→ **RECORD SET**:
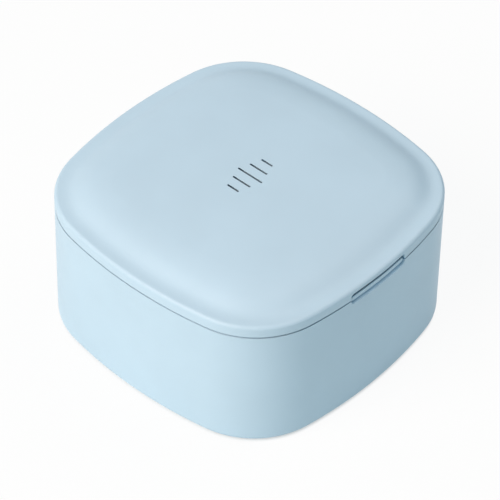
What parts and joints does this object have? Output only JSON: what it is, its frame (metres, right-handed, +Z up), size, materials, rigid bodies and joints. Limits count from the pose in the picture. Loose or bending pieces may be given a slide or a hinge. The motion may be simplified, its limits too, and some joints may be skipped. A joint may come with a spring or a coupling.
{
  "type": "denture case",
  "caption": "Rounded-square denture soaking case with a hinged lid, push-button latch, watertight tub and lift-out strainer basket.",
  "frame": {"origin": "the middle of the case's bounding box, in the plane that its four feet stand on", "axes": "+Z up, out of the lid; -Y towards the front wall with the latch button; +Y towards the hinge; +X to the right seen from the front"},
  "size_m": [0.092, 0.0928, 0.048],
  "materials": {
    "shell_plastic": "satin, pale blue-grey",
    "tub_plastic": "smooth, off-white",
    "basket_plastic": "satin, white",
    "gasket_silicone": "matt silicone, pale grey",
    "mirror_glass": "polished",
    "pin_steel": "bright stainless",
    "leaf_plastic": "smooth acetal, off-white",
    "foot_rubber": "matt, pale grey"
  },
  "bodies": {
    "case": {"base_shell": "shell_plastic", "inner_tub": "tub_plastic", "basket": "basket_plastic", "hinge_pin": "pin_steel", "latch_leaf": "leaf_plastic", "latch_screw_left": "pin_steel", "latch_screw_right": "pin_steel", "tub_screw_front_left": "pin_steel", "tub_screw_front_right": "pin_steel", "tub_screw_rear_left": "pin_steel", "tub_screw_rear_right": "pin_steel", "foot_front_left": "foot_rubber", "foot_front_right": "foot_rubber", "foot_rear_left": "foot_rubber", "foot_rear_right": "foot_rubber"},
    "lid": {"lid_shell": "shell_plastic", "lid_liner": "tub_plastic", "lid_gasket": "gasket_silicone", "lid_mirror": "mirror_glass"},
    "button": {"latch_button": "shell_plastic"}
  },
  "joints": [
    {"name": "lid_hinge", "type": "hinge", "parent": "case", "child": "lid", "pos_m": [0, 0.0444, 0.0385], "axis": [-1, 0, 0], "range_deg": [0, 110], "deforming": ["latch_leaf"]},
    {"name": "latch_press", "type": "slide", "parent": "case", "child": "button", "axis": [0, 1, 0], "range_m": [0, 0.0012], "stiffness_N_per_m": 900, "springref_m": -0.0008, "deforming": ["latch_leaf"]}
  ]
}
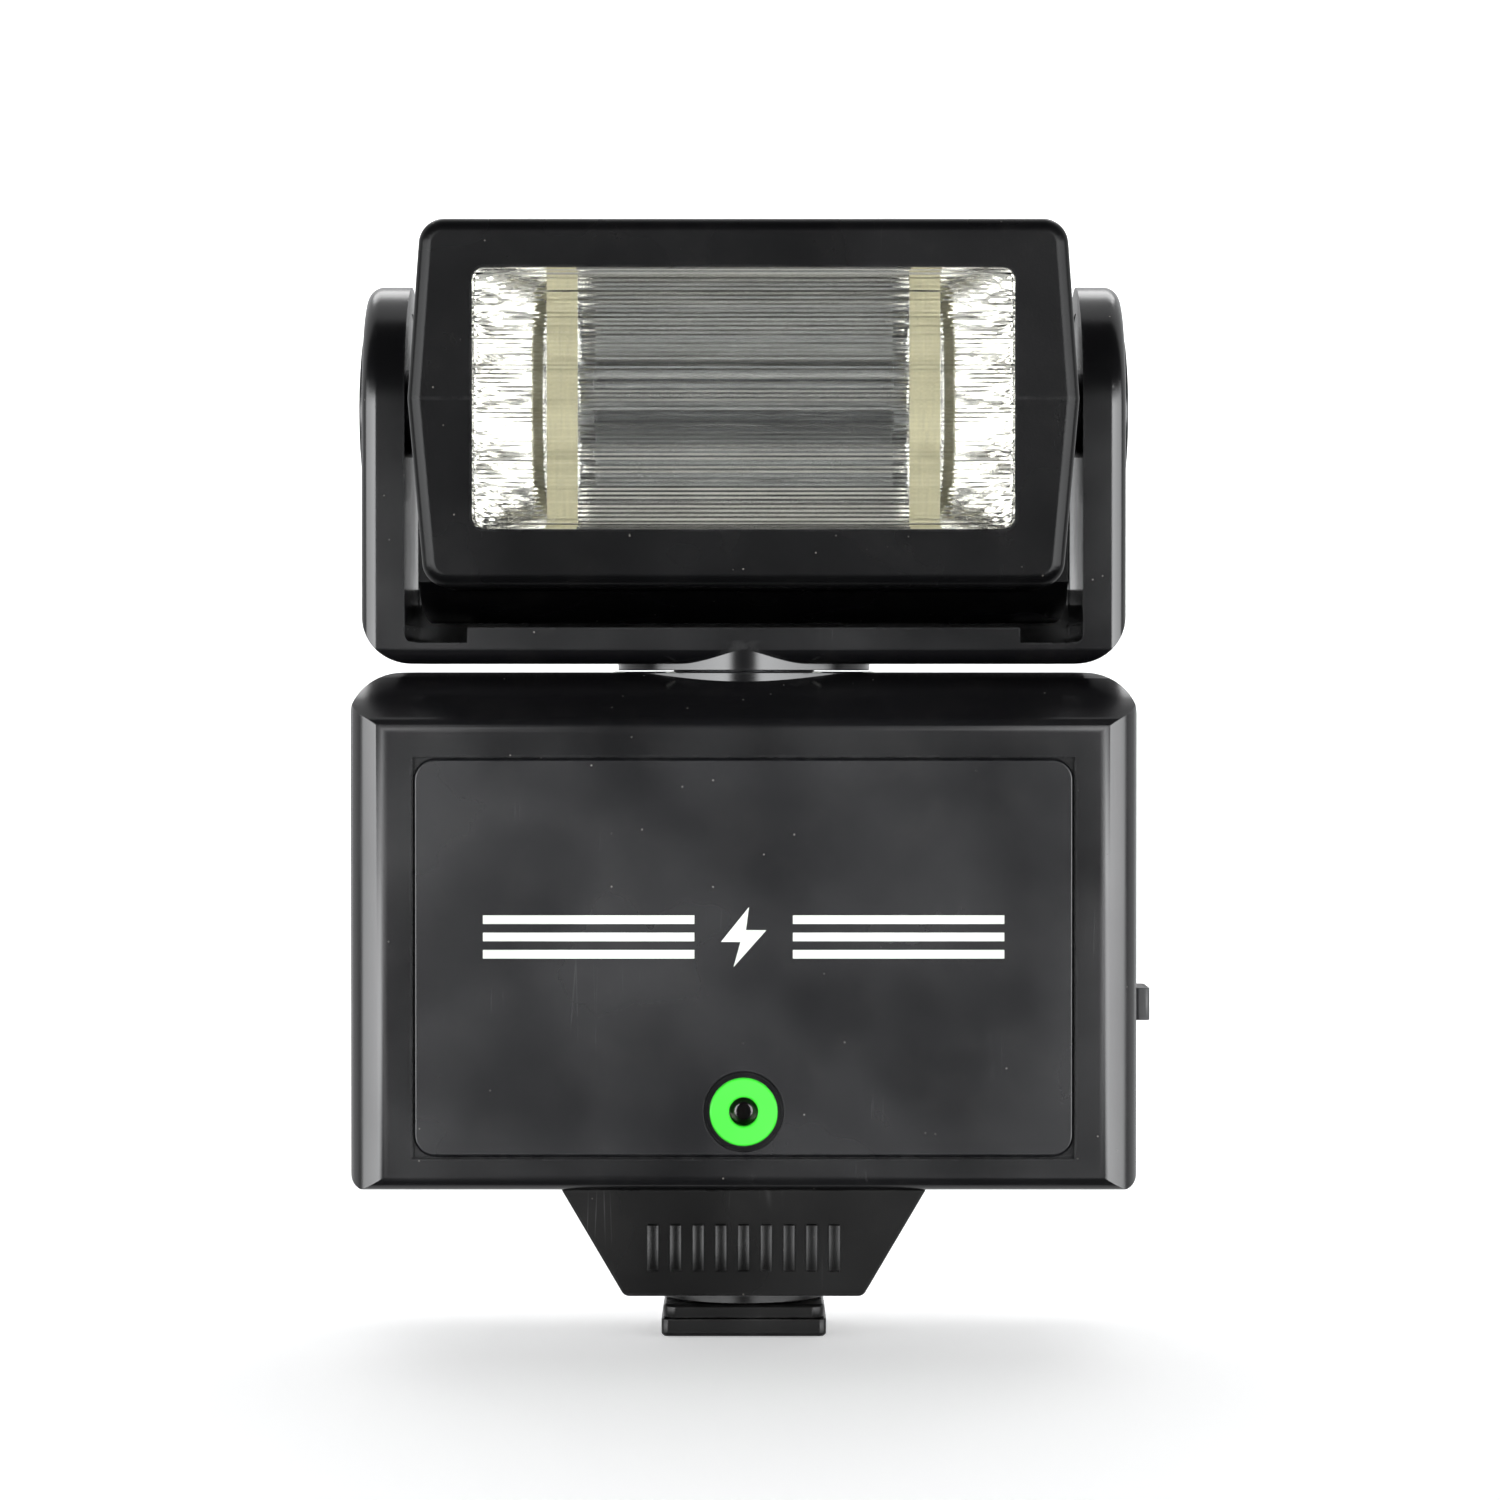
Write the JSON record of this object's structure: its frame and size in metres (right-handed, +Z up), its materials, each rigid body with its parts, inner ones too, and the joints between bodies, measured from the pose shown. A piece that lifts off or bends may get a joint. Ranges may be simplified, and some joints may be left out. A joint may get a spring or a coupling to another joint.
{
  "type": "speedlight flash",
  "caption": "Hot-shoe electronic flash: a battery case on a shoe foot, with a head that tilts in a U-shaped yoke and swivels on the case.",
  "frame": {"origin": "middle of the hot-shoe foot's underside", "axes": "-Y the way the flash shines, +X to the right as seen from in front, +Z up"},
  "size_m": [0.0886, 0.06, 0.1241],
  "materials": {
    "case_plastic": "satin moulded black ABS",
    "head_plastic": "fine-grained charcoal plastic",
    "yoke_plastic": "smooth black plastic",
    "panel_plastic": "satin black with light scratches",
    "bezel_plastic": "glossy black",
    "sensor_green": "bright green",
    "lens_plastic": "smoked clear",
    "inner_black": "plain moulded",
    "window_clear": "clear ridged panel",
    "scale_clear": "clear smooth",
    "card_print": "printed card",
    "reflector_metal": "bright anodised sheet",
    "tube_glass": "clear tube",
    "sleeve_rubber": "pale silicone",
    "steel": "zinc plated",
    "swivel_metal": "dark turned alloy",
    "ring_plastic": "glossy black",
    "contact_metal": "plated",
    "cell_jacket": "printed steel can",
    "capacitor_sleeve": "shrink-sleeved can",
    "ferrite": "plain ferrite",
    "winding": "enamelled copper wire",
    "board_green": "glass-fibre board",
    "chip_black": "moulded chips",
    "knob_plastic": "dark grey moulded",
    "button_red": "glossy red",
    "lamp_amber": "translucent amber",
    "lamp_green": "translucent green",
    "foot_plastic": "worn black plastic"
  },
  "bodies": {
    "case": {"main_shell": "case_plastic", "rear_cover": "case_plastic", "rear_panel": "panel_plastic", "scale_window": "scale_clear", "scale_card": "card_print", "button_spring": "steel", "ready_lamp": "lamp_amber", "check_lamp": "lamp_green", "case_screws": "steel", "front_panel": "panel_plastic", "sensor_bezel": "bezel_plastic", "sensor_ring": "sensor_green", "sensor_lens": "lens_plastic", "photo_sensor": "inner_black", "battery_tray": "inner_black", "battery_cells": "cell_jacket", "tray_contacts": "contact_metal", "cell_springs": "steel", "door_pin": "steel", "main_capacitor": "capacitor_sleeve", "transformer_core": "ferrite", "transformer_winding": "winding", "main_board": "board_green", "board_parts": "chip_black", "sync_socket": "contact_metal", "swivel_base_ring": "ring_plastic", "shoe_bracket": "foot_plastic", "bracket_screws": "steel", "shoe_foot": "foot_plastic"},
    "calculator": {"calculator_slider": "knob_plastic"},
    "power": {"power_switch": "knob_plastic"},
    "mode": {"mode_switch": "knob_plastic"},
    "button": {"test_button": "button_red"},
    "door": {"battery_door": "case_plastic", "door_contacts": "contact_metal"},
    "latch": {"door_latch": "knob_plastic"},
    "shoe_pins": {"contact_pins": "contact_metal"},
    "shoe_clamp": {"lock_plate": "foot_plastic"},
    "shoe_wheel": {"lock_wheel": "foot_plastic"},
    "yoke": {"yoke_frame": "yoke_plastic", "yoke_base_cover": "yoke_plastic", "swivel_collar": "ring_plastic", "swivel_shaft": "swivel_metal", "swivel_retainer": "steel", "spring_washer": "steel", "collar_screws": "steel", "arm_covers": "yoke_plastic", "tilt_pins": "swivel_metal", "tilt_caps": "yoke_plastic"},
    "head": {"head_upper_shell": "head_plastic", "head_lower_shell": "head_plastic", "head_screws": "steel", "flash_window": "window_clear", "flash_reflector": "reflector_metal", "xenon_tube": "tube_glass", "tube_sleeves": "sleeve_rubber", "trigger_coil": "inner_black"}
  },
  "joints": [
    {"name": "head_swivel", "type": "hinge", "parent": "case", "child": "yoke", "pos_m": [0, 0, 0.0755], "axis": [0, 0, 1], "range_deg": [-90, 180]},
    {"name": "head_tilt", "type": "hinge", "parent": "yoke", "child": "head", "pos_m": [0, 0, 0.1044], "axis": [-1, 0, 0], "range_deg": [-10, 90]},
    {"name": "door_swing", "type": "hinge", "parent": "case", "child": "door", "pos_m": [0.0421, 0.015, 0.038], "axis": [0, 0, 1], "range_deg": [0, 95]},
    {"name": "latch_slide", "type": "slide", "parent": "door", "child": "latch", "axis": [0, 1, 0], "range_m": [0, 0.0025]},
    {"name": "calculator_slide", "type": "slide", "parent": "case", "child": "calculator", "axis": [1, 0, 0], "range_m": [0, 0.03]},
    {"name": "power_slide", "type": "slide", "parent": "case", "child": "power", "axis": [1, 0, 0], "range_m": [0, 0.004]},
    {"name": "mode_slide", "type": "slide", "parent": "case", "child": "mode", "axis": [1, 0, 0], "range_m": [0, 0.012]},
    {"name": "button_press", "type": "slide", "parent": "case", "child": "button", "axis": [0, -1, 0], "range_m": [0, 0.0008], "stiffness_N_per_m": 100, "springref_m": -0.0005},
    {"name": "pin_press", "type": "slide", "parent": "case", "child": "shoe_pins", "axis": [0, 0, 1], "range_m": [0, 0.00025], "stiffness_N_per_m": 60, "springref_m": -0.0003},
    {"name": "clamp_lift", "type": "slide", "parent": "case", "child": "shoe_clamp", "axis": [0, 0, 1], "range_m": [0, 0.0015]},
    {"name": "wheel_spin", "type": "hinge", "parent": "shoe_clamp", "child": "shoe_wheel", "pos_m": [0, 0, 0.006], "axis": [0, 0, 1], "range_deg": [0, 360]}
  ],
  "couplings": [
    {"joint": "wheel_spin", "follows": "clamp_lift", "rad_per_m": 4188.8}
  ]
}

→ **SHORT PROBLEM**: Return all lines with the word "object" in them.

→ **WRITTEN ANSWER**:
What parts and joints does this object have? Output only JSON: what it is, its frame (metres, right-handed, +Z up), size, materials, rigid bodies and joints. Limits count from the pose in the picture. Loose or bending pieces may be given a slide or a hinge. The motion may be simplified, its limits too, and some joints may be skipped. A joint may come with a spring or a coupling.
Write the JSON record of this object's structure: its frame and size in metres (right-handed, +Z up), its materials, each rigid body with its parts, inner ones too, and the joints between bodies, measured from the pose shown. A piece that lifts off or bends may get a joint. Ranges may be simplified, and some joints may be left out. A joint may get a spring or a coupling to another joint.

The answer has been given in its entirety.